Abstract

A scenario-based analysis of an IT failure in the social services – adaptations and social redundancyThis article takes as its starting point the fact that documentation as well as communication within the social services are to a great extent dependent on IT. Against that backdrop, an investigation is presented whose aim is to contribute to knowledge about what IT failures can mean within the social services. The focus is on the immediate consequences for the documentation and communication of the social services. The aim is also to contribute to the understanding of how the course of events relates to the maintenance of social work despite interruptions. Systems theory provides an overarching theoretical framework. Based on that approach, social work is seen as a societal functional system aiming at the administration of exclusion. The study is based on empirical material consisting of assessments of the consequences of failures, as formulated by social services staff in risk and vulnerability analyses conducted within the framework of the investigation.
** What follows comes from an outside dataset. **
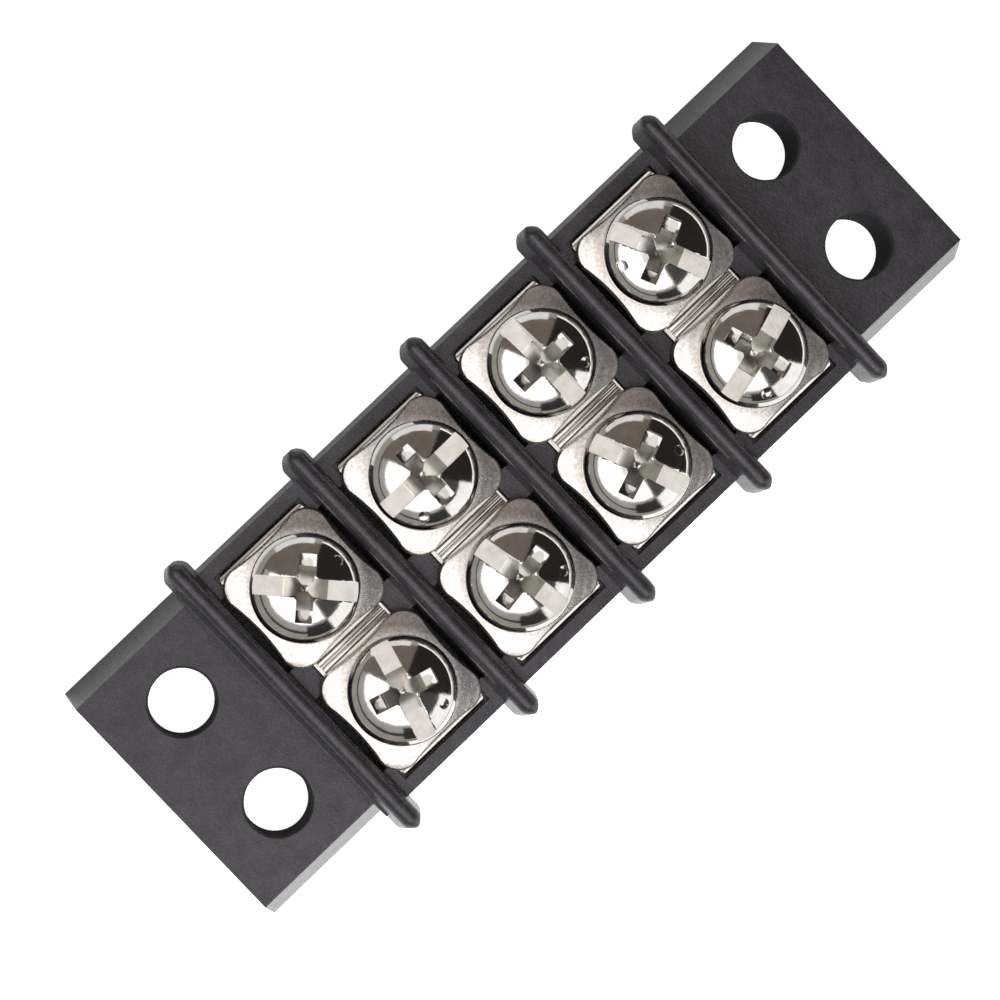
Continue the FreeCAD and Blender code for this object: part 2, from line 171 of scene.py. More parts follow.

The results include descriptions of consequences that arise as a result of inaccessible operative systems but also as a result of, for example, the disruption of VoIP telephony. Further, the results describe concrete adaptations and suggestions for possible changes that potentially reduce the vulnerability entailed by IT dependency. The conclusion is that the IT failure does not lead to a corresponding failure of social work as a functional system, despite technical dependencies. The system is maintained through adaptations, which are possible thanks to functional equivalence (that is, a goal may be reached in several ways) and available redundancy. It is the staff that, besides a number of technical adaptations, make concrete organizational and social adaptations, to some degree at the expense of their working environment. This is called social redundancy in order to highlight how lost technology is replaced by social processes.